MK's is complete - it has the 3 resort monorail connection, 5 resort ferry connection, plus connections to the TTC
DHS/Epcot expansion is underway - it has has a 4 resort ferry connection and soon 8 resorts via gondola, plus connections to the TTC though you have to go through Epcot
Disney Springs - it has a 4 resort ferry connection but it is isolated otherwise
Typhoon Lagoon - close to the Disney Springs hub but isolated
Animal Kingdom and nearby resorts and Blizzard Beach - all isolated

Riding the Monorail is (or at least was) an experience. As they expand the transportation I think that they risk making it less of an "experience" and more of "something to deal with".

If, in order to get from AK to MK I had to:
- board a gondola at AK, take it to some hub
- switch to another gondola for hub-hopping (heading to DHS)
- switch from DHS to Epcot (shooting for hitting the Monorail at the front of Epcot) still on a gondola here.
- switch from the godola to the Epcot Monorail
- switch from the Epcot Monorail to the MK Express line
... finally arrive in the MK.

Well, I think that most people, if presented with that, would just drive. Right now the buses do a better job. You get on a bus at AK and get off at MK. Part of the above problem could be fixed if they'd just finish crossing the Epcot/Express lines so, while there may be a stop at the TTC, you could just stay on board to the MK. Still, it'd be a heck of a journey.

I think even the current SkyLiner swapping is pushing it.
 

Nextinline

Well-Known Member
It is a shame that WDW abandoned the notion of "city planning" sometime in the 1980's. Looking back at literature from when WDW first opened, you get a better sense that this is a massive resort property- one stop shop for convenient vacationing and entertainment. Everything was interconnected in a coherent way that improved guest experience. Why did this change?
 

Movielover

Well-Known Member
It is a shame that WDW abandoned the notion of "city planning" sometime in the 1980's. Looking back at literature from when WDW first opened, you get a better sense that this is a massive resort property- one stop shop for convenient vacationing and entertainment. Everything was interconnected in a coherent way that improved guest experience. Why did this change?

Walt died and Hack #1 took over.
;)
 

lazyboy97o

Well-Known Member
It is a shame that WDW abandoned the notion of "city planning" sometime in the 1980's. Looking back at literature from when WDW first opened, you get a better sense that this is a massive resort property- one stop shop for convenient vacationing and entertainment. Everything was interconnected in a coherent way that improved guest experience. Why did this change?
Sid Bass.
 

ChrisFL

Premium Member
It is a shame that WDW abandoned the notion of "city planning" sometime in the 1980's. Looking back at literature from when WDW first opened, you get a better sense that this is a massive resort property- one stop shop for convenient vacationing and entertainment.

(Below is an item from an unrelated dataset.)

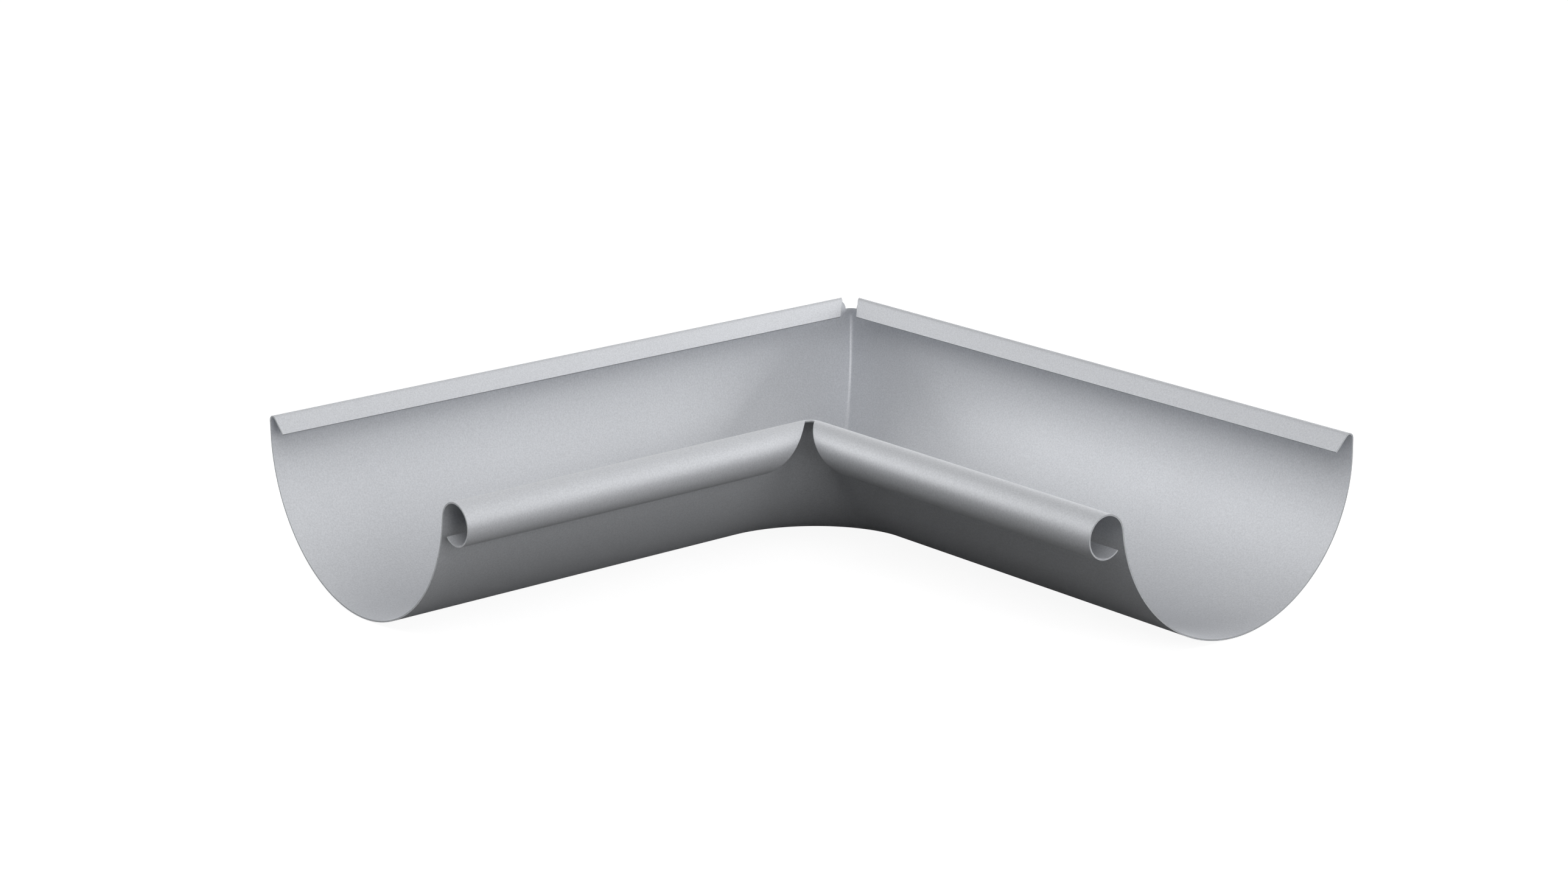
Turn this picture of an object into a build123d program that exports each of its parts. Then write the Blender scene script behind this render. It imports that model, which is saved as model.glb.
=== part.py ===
"""Internal gutter angle: a half-round gutter corner, pressed from one sheet.

Millimetres, +Z up. The trough centre lines of the two legs cross at the
origin and run along +X and -Y. Their backs, the higher edges, face +Y
and -X. The bottom of the trough stands on Z = 0.
"""
import math
import os

from build123d import *

# Sheet and trough
sheet = 0.8
trough_radius = 75.0
leg_length = 295.0

# Bead along the front edge
bead_radius = 10.7
bead_drop = 9.2
curl_end_angle = 223.0

# Upstand and water lip along the back edge
back_rise = 9.5
fold_radius = 3.0
lip_inset = 11.1
lip_tip_rise = 1.9

# Pressed corner
front_bend_radius = 3.3
crease_radius = 1.8
flare_height = 4.2
notch_depth = 7.4
notch_half_width = 3.0
lip_gap_half = 4.7

# Places that follow from the sizes above
outer_radius = trough_radius + sheet
axis_z = outer_radius
bead_z = axis_z - bead_drop
bead_offset = math.sqrt((trough_radius + bead_radius) ** 2 - bead_drop**2)
bend_axis = bead_offset + front_bend_radius
fold_z = axis_z + back_rise - fold_radius
notch_z = axis_z + back_rise - notch_depth

# How far a cutting shape reaches past what it cuts, and how close a curve's middle
# lies to the mitre it runs on
clear = 10 * sheet
overrun_angle = 10
fit_tolerance = sheet / 1000

# Angles in the section, counted from its back side towards the top
joint_angle = math.degrees(math.asin(bead_drop / (trough_radius + bead_radius)))
lip_run = trough_radius - lip_inset - (outer_radius - fold_radius)
lip_fall = axis_z + lip_tip_rise - fold_z
lip_bearing = math.degrees(math.atan2(lip_fall, lip_run)) % 360
lip_angle = lip_bearing - math.degrees(math.acos(fold_radius / math.hypot(lip_run, lip_fall)))

# Planes of the corner: where a leg ends and the front bend starts, and the mitre
bend_start = Plane.YZ.offset(bend_axis)
back_side = Plane.YZ.offset(-outer_radius)
mitre = Plane(origin=(0, 0, 0), x_dir=(1, -1, 0), z_dir=(1, 1, 0))
across_mitre = Plane(origin=(0, 0, 0), x_dir=(1, 1, 0), z_dir=(1, -1, 0))


def lip_lines():
    """Water lip and fold, from the free edge to the top of the upstand."""
    tip = (trough_radius - lip_inset, axis_z + lip_tip_rise)
    fold = CenterArc((outer_radius - fold_radius, fold_z), fold_radius, lip_angle, -lip_angle)
    Line(tip, fold @ 0)


def back_lines():
    """Upstand and the back quarter of the trough."""
    Line((outer_radius, fold_z), (outer_radius, axis_z))
    CenterArc((0, axis_z), outer_radius, 0, -90)


def front_lines():
    """Front quarter of the trough and the bend over the front edge, up to its top."""
    CenterArc((0, axis_z), outer_radius, -90, joint_angle - 90)
    CenterArc((-bead_offset, bead_z), bead_radius - sheet, joint_angle, 90 - joint_angle)


def curl_lines():
    """Rest of the bead, from its top round to the free edge."""
    CenterArc((-bead_offset, bead_z), bead_radius - sheet, 90, curl_end_angle)


def bent_sheet(plane, *stretches):
    """Section of the sheet: the line of its outer face, thickened towards the trough."""
    with BuildSketch(plane) as section:
        for stretch in stretches:
            with BuildLine():
                stretch()
                offset(amount=sheet, side=Side.RIGHT)
            make_face()
    return section.sketch


def bead_cut():
    """Twisted face of a bead's end: a 45 degree cut in the flat sheet, rolled up with it.

    It starts a little before the top of the bead and ends as far past the free edge.
    """
    overrun = math.radians(overrun_angle)
    neutral_radius = bead_radius - sheet / 2
    rise = neutral_radius * (math.radians(curl_end_angle) + 2 * overrun)
    pitch = 2 * math.pi * neutral_radius
    start = Plane(
        origin=(bend_axis - neutral_radius * overrun, -bead_offset, bead_z),
        x_dir=(0, math.sin(overrun), math.cos(overrun)),
        z_dir=(1, 0, 0),
    )
    inner_edge = Edge.make_helix(pitch, rise, bead_radius - 2 * sheet)
    outer_edge = Edge.make_helix(pitch, rise, bead_radius + sheet)
    return start.location * Face.make_surface_from_curves(inner_edge, outer_edge)


def corner_space(radius, crease, reach, top):
    """What lies inside one face of the sheet in the corner, its back crease rounded."""
    with BuildSketch(Plane.YZ.offset(-radius)) as side:
        with BuildLine():
            CenterArc((0, axis_z), radius, -90, 90)
            Polyline(
                (radius, axis_z),
                (radius, top),
                (-reach, top),
                (-reach, axis_z - radius),
                (0, axis_z - radius),
            )
        make_face()
    with BuildPart() as space:
        extrude(side.sketch, amount=radius + reach)
        mirror(about=mitre, mode=Mode.INTERSECT)
        creases = space.edges().filter_by(lambda edge: mitre.contains(edge.center(), fit_tolerance))
        fillet(creases.filter_by(lambda edge: edge.center().X < 0), crease)
        opened = crease + notch_half_width * math.sqrt(2) - crease_radius
        for z, rounding in ((notch_z - flare_height, crease), (notch_z, opened), (top, opened)):
            centre = radius - rounding
            with BuildSketch(Plane.XY.offset(z)):
                with BuildLine():
                    RadiusArc((-centre, radius), (-radius, centre), -rounding)
                    Polyline(
                        (-radius, centre),
                        (-radius - clear, centre),
                        (-radius - clear, radius + clear),
                        (-centre, radius + clear),
                        (-centre, radius),
                    )
                make_face()
        loft(ruled=True, mode=Mode.SUBTRACT)
    return space.part


# One leg: its section is straight from the cut end to the front bend
with BuildPart() as leg:
    extrude(
        bent_sheet(bend_start, lip_lines, back_lines, front_lines, curl_lines),
        amount=leg_length - bend_axis,
    )
    extrude(bead_cut(), amount=leg_length, dir=(-1, 0, 0), mode=Mode.SUBTRACT)

# Its lip runs on along the back, and stops square to the mitre
with BuildPart() as lip:
    extrude(bent_sheet(back_side, lip_lines), amount=outer_radius + bend_axis)
    split(bisect_by=mitre.offset(lip_gap_half), keep=Keep.TOP)

# Back of the corner: two trough quarters that meet in a rounded crease, and the
# flat bottom between them and the front bend
with BuildPart() as corner:
    add(corner_space(outer_radius, crease_radius + sheet, bend_axis, fold_z))
    add(
        corner_space(trough_radius, crease_radius, bend_axis + clear, fold_z + clear),
        mode=Mode.SUBTRACT,
    )
    with Locations((bend_axis, -bend_axis, 0)):
        Cylinder(bend_axis, clear, mode=Mode.SUBTRACT)
    with BuildSketch(across_mitre):
        with BuildLine():
            cheek = TangentArc((notch_half_width, notch_z), (lip_gap_half, fold_z), tangent=(0, 1))
            Line(cheek @ 1, (lip_gap_half, fold_z + clear))
            mirror(about=Plane.YZ)
            Line((-notch_half_width, notch_z), (notch_half_width, notch_z))
            Line((-lip_gap_half, fold_z + clear), (lip_gap_half, fold_z + clear))
        make_face()
    extrude(amount=-2 * outer_radius, mode=Mode.SUBTRACT)

# The sheet as pressed: the front of the section bends round the inside corner
with BuildPart() as gutter_angle:
    add(leg.part)
    add(lip.part)
    mirror(about=mitre)
    revolve(
        bent_sheet(bend_start, front_lines),
        axis=Axis((bend_axis, -bend_axis, 0), (0, 0, 1)),
        revolution_arc=90,
    )
    add(corner.part)

os.makedirs("parts", exist_ok=True)
gutter_angle.part.label = "gutter_angle"
export_step(gutter_angle.part, "parts/gutter_angle.step")
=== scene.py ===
# %% [markdown]
# # An internal gutter angle
# The object is the inside corner of a half-round rain gutter. It is one sheet of coated
# steel: cut flat, notched at both edges, pressed into a corner, and rolled into a bead
# along its front edge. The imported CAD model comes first, because everything after it is
# measured from it.

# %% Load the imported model
import math

import bpy
from mathutils import Matrix, Vector


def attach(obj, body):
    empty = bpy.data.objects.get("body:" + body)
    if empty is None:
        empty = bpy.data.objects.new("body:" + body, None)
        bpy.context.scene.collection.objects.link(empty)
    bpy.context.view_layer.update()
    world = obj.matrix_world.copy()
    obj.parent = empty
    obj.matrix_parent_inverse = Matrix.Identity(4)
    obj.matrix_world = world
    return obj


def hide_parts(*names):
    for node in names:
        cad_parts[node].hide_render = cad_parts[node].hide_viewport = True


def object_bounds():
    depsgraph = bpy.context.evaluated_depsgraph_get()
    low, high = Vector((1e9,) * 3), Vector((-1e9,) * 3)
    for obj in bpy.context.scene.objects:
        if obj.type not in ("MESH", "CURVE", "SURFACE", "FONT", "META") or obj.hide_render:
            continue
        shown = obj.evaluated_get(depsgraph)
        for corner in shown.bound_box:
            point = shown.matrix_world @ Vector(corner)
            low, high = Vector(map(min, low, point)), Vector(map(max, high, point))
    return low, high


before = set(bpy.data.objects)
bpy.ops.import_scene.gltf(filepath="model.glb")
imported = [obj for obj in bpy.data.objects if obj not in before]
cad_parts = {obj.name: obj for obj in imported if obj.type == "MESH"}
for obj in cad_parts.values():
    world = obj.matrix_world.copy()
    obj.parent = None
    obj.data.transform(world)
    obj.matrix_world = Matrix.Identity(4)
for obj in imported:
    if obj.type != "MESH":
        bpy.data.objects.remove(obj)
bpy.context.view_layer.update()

# %% [markdown]
# ## Sizes
# These are the sizes of the real sheet in millimetres, the same as in the part's source.
# Blender works in metres, so each one is multiplied by `mm` where it is used.

# %% Sizes of the sheet
mm = 0.001
sheet = 0.8
trough_radius = 75.0
leg_length = 295.0
bead_radius = 10.7
bead_drop = 9.2
curl_end_angle = 223.0
back_rise = 9.5
fold_radius = 3.0
lip_inset = 11.1
lip_tip_rise = 1.9
front_bend_radius = 3.3
crease_radius = 1.8
flare_height = 4.2
notch_depth = 7.4
notch_half_width = 3.0
lip_gap_half = 4.7

outer_radius = trough_radius + sheet
axis_z = outer_radius
bead_z = axis_z - bead_drop
bead_offset = math.sqrt((trough_radius + bead_radius) ** 2 - bead_drop**2)
bend_axis = bead_offset + front_bend_radius
fold_z = axis_z + back_rise - fold_radius
notch_z = axis_z + back_rise - notch_depth
print("bead centre, across and up:", round(bead_offset, 2), round(bead_z, 2))

# %% [markdown]
# ## The seam line
# A pressed corner follows a simple rule. Every line along the sheet runs straight down one
# leg, turns through a quarter circle, and runs straight down the other leg. Only the radius
# of the turn changes. It is tight in the back crease, grows across the flat bottom, and on
# the front it is the distance from one upright axis.
#
# So the whole shape can be told by one line: the seam where the first leg ends and its turn
# begins. It could be drawn as a curve by hand, but the section is made of straight runs and
# arcs with known sizes, so it is worked out point by point, from the tip of the water lip
# to the free edge of the bead. Each point holds how far along the leg the turn starts, how
# far across it lies, and its height.

# %% Helpers for the seam line
seam = []
notched = []
same_point = 0.001 * mm


def steps(first, last, count):
    """Evenly spaced numbers from first to last, both included."""
    return [first + (last - first) * i / count for i in range(count + 1)]


def on_circle(across, height, radius, angle):
    """A point of a section arc, with the angle in degrees from the back side."""
    turn = math.radians(angle)
    return across + radius * math.cos(turn), height + radius * math.sin(turn)


def add_point(start, across, height, cut=False):
    """One point of the seam. Cut is true where the sheet is cut away in the corner.

    A point that repeats the last one isn't added again.
    """
    point = Vector((start, across, height)) * mm
    if seam and (point - seam[-1]).length < same_point:
        notched[-1] = notched[-1] or cut
        return
    seam.append(point)
    notched.append(cut)


print("top of the back edge:", [round(v, 2) for v in on_circle(0, axis_z, outer_radius, 0)])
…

Everything was interconnected in a coherent way that improved guest experience. Why did this change?

too expensive to put monorails and people movers to the other parks/guest areas?
 

imarc

Well-Known Member
Did Walt's original plan have this many different resorts spread out?

It seems like he basically had the Magic Kingdom hub, the Epcot area and an airport and an entrance that would all be fed by a single transportation loop.

He didn't envision multiple theme parks or themed resorts.
 

lazyboy97o

Well-Known Member
Did Walt's original plan have this many different resorts spread out?

It seems like he basically had the Magic Kingdom hub, the Epcot area and an airport and an entrance that would all be fed by a single transportation loop.

He didn't envision multiple theme parks or themed resorts.
So? Walt’s master plan not accounting for multiple parks had no bearing on Disney deciding to simply sprawl because that is a cheaper development pattern.
 

Nextinline

Well-Known Member
Sid Bass.
Walt died and Hack #1 took over.
;)
Apparently I need to read more than 1970's/80's brochures and magazines to get my answer!

too expensive to put monorails and people movers to the other parks/guest areas?
The problem is the distribution of the parks and resorts. If designed properly, it could still be cost effective to have connected transportation routes of various means (walking, boat, people mover, monorail, etc.). The TTC could have been a large hub for multiple transportation options, or 1 of multiple hubs capable of distributing guests to all of the parks and resorts.
 

s8film40

Well-Known Member
So? Walt’s master plan not accounting for multiple parks had no bearing on Disney deciding to simply sprawl because that is a cheaper development pattern.
I think things would've turned out a lot better had they not built Epcot so far away. Ideally they could've built everything in that MK area and had a really nice self contained resort and just sold off all the remaining land.
 

lazyboy97o

Well-Known Member
I think things would've turned out a lot better had they not built Epcot so far away. Ideally they could've built everything in that MK area and had a really nice self contained resort and just sold off all the remaining land.
EPCOT Center was built on the site of EPCOT, so that made some sense.
 

JoeCamel

Well-Known Member
The problem is the distribution of the parks and resorts. If designed properly, it could still be cost effective to have connected transportation routes of various means (walking, boat, people mover, monorail, etc.). The TTC could have been a large hub for multiple transportation options, or 1 of multiple hubs capable of distributing guests to all of the parks and resorts.

Mother nature had a hand in where things ended up. Massive land projects like SSL to mine enough fill for a park took forever and cost a bunch. Much easier to put the parks on the high ground.